There was also an element of resignation by now creeping into the inquiries. The hierarchy kept returning to fundamentals: if there was a possible suspect in this solo killing, he would have to be eliminated unless he could be related to the crimes against the other ‘Nudes’. It was for this reason that the senior detectives increasingly theorised that the serial killer had to be a casual pick-up, someone almost certainly unknown to all the acquaintances of the victims. He was an outsider, someone unconnected with the circle except on death-nights. He could be a clergyman, a judge, barrister, doctor, salesman, TV personality or whatever, but not a ponce, pimp or vagabond.
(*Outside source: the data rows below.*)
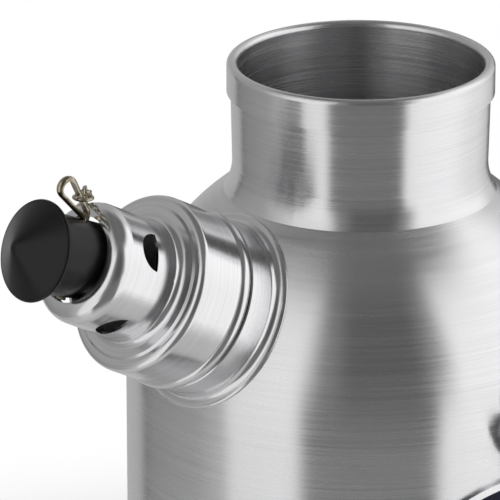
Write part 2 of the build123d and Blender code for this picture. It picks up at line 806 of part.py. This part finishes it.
write_part(bail_lug(-90), "near_bail_lug")
write_part(bail_lug(90), "far_bail_lug")
write_part(rivets(lug_rivet_planes(-90), lug_rivet_radius, lug_sheet), "near_lug_rivets")
write_part(rivets(lug_rivet_planes(90), lug_rivet_radius, lug_sheet), "far_lug_rivets")

# Bail: bent wire with upset heads behind the lugs, folded down until the grip meets the wall or,
# if the bail is long, the rolled edge of the fire base
wall_drop = acos((body_radius + grip_radius + rest_gap) / bail_length)
roll_run = collar_middle + rolled_radius
roll_fall = lug_height - collar_top
roll_distance = sqrt(roll_run**2 + roll_fall**2)
roll_contact = grip_radius + rolled_radius + base_sheet / 2 + rest_gap
contact_cosine = (bail_length**2 + roll_distance**2 - roll_contact**2) / (2 * bail_length * roll_distance)
roll_drop = atan2(roll_fall, roll_run) - acos(min(1, contact_cosine))
bail_drop = min(wall_drop, roll_drop)
bail_direction = Vector(cos(bail_drop), 0, -sin(bail_drop))
bail_plane = Plane(origin=(0, 0, lug_height), x_dir=bail_direction, z_dir=bail_direction.cross(Vector(0, 1, 0)))
head_inner = body_radius + lug_standoff - rest_gap - bail_head_height
washer_inner = body_radius + lug_standoff + lug_sheet + rest_gap
leg_offset = washer_inner + bail_washer_sheet + bail_bend_radius
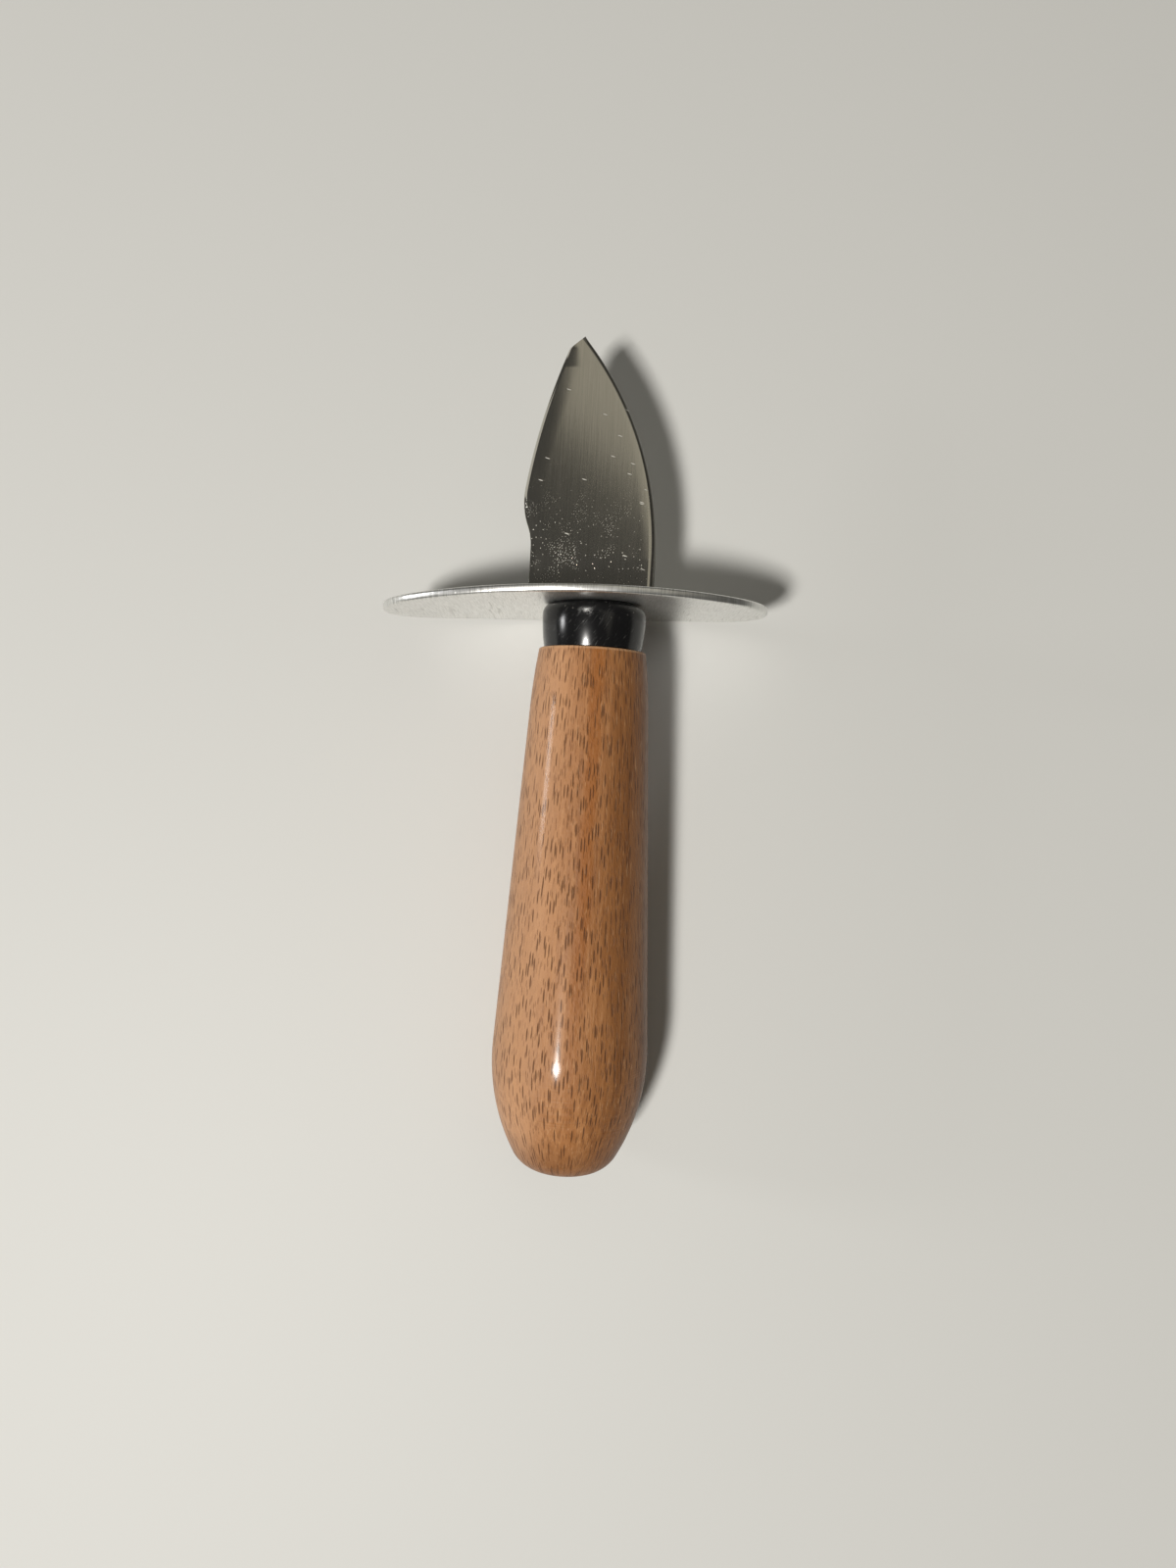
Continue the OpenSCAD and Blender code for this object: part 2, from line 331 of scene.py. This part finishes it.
def ferruleMaterial():
    s = Shader("black moulded plastic")
    along = s.axes(s.coords())[1]
    # fine polishing swirls that lean round the cap
    swirl = s.noise(s.coords(scale=(1500, 260, 600), turn=0.5), 1, 3, 0.65, 0.25)
    swirlMask = s.step(swirl, 0.55, 0.74)
    hair = s.noise(s.coords(scale=(3400, 420, 900), turn=0.6, shift=(2.1, 0.3, 5)), 1, 2, 0.6, 0.2)
    hairMask = s.step(hair, 0.60, 0.72)
    dust = s.spots(s.coords(shift=(0.3, 0.1, 0.2)), 900)
    dustMask = s.step(dust, 0.16, 0.08) * s.step(along, -0.005, -0.001)
    colour = s.mix(swirlMask * 0.20, (0.006, 0.006, 0.0065), (0.060, 0.060, 0.058))
    colour = s.mix(hairMask * 0.22, colour, (0.11, 0.11, 0.10))
    colour = s.mix(dustMask * 0.35, colour, (0.30, 0.29, 0.26))
    cloud = s.noise(s.coords(scale=(200, 200, 200)), 1, 2)
    ripple = s.noise(s.coords(scale=(180, 180, 180)), 1, 2)
    rough = 0.14 + swirlMask * 0.16 + hairMask * 0.12 + cloud * 0.06
    bumpNode = s.bump(ripple - hairMask * 0.05, 0.00008, 0.35)
    return s.finish(Base_Color=colour, Roughness=rough, Normal=bumpNode)


def buildFerrule():
    # a copy of the cap's own solid, whose loose triangles newPiece joins into one skin
    bm = bmesh.new()
    bm.from_mesh(frame["nodes"]["ferrule"].data)
    piece = newPiece("ferrule_cap", bm, ferruleMaterial(), ferrule["smoothAngle"])
    dress(piece, "ferrule_plastic", "ferrule")
    print("ferrule: skinned")


# Guard

guard = {
    "halfWidth": 35.8 * mm,
    "halfHeight": 20.5 * mm,
    "endArc": 14.5 * mm,
    "thickness": 1.4 * mm,
    "dishArc": 320 * mm,
    "offset": 3.7 * mm,
    "skew": radians(2.4),
    "rimRound": 0.42 * mm,
    "rimAngle": radians(60),       # edges sharper than this are rounded
    "slotHalfWidth": 3.65 * mm,
    "slotHalfHeight": 1.35 * mm,
    "ringShares": (0, 0.30, 0.55, 0.75, 0.9, 1.0),
    "steps": 144,
}


def ovalRadius(turn):
    # distance from the middle of the guard to its rim: two long arcs and two end arcs
    g = guard
    endAt = g["halfWidth"] - g["endArc"]
    sideArc = endAt ** 2 + g["halfHeight"] ** 2 - g["endArc"] ** 2
    sideArc /= 2 * (g["halfHeight"] - g["endArc"])
    sideDrop = sideArc - g["halfHeight"]
    c, t = abs(cos(turn)), abs(sin(turn))
    lean = atan2(sideDrop, endAt)
    joinTurn = atan2(g["endArc"] * sin(lean), endAt + g["endArc"] * cos(lean))
    if atan2(t, c) < joinTurn:
        return endAt * c + sqrt(g["endArc"] ** 2 - (endAt * t) ** 2)
    return -sideDrop * t + sqrt(sideArc ** 2 - (sideDrop * c) ** 2)


def guardMaterial():
    s = Shader("brushed guard steel")
    # upright brush lines, a few of them deep
    brush = s.noise(s.coords(scale=(5200, 300, 260)), 1, 4, 0.62)
    deep = s.noise(s.coords(scale=(2300, 300, 110), shift=(1.7, 0, 2.3)), 1, 2, 0.6)
    deepMask = s.step(deep, 0.60, 0.70)
    cloud = s.noise(s.coords(scale=(120, 120, 160)), 1, 3, 0.55)
    colour = s.mix(s.step(brush, 0.35, 0.65), (0.70, 0.70, 0.675), (0.90, 0.90, 0.88))
    colour = s.mix(deepMask * 0.5, colour, (0.46, 0.46, 0.44))
    rough = 0.20 + brush * 0.16 + cloud * 0.10 + deepMask * 0.10
    height = brush * 0.5 - deepMask * 0.4
    wave = s.bump(s.noise(s.coords(scale=(70, 70, 50)), 1, 1), 0.0009, 0.35)
    bumpNode = s.bump(height, 0.00005, 0.45, wave)
    return s.finish(Base_Color=colour, Roughness=rough, Normal=bumpNode, Metallic=1.0)


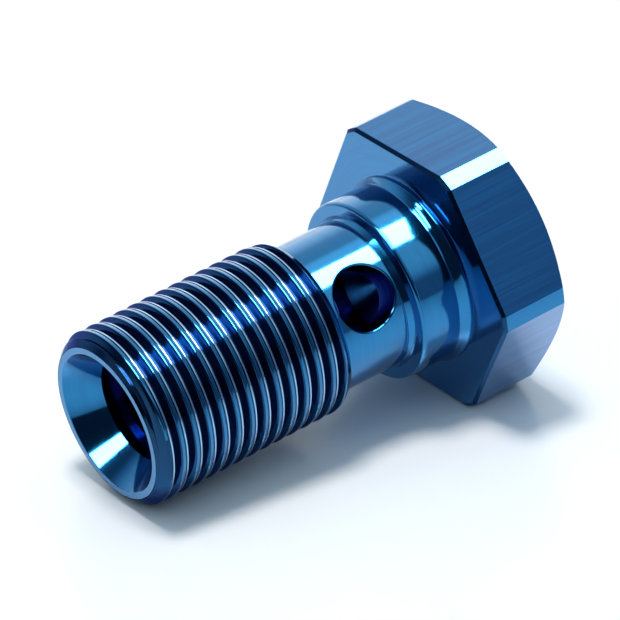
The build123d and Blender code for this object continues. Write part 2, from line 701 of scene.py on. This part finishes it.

In other words, all their interviews so far amounted to nothing more than going through the motions, filling cabinets with crap. The statements were junk, not worth the paper…

The most the detectives could do for the time being was to get a fix on the last time Helene was seen alive by a reliable witness, a tall order. Helene’s neighbour at 34 Talbot Road, Harlesden, auxiliary nurse Nellie Manhertz, who rented a room next to Barthelemy on the ground floor, recalled seeing her at around seven-thirty p.m. on Monday, 20 April. Another tenant, Purgy Dennis, recounted seeing her the following day, when Helene was ambling between her room and the communal kitchen – just three days before being found and quite possibly her last day on earth.

Through a process of elimination of the clothes she was known to own, it was guessed that when meeting her killer she was wearing a black jumper, long sleeves, high neck, a thigh-hugging black skirt, a brown overcoat with a black leather collar and black leather calf-length boots. She was also likely to have been carrying a black or red leather purse.

Shortly after six a.m. on 24 April, a little more than an hour before the alarm was raised in Brentford, a Buckinghamshire farmer, Alfred Harrow, was driving his Bedford van along Boston Manor Road. He was on his way to Brentford Market, a round-journey he made regularly once a week. Visibility was adequate and the sun was breaking up the night sky. Just as he came to the junction with Swyncombe Avenue, a grey Hillman swung out in front of him from the side road. It had sped from Swyncombe Avenue so unexpectedly and without warning that Mr Harrow had to break sharply. Despite the early hour of the morning and with many residents probably still asleep, he was so angry that he sounded the horn for several seconds. The driver of the Hillman’s only response was to accelerate even faster, quickly drawing clear of Mr Harrow’s vehicle.

In a statement to the police, Mr Harrow said he’d juddered to an almost complete halt or there would have been a major collision. ‘This vehicle then carried on in the direction of the Bath Road, without even slowing or stopping. There was only one person in that vehicle, a man, but I could not identify him.’ The Hillman had been driven away so fast that he hadn’t managed to note a single letter or number of the registration plate.

Scotland Yard’s senior detectives calculated that the driver of the Hillman was ‘their man’. All they had to do was find the Hillman and the driver. Of course, the driver might not have been the owner of the car, but it was a breakthrough. Of sorts. Just a few thousand drivers and vehicles to locate before the next nude awakening!

And then, in a stroke, it was over. Closure as docile and undramatic as a thriller without a thrill.

‘Jack’s’ voice on the line: someone was going to be charged. A full confession had been made. Suddenly there was an air of bathos. The thrill of every chase inevitably had to end in anti-climax. Sometimes, though, an anti-climax could be premature. Occasionally, there could be more to come.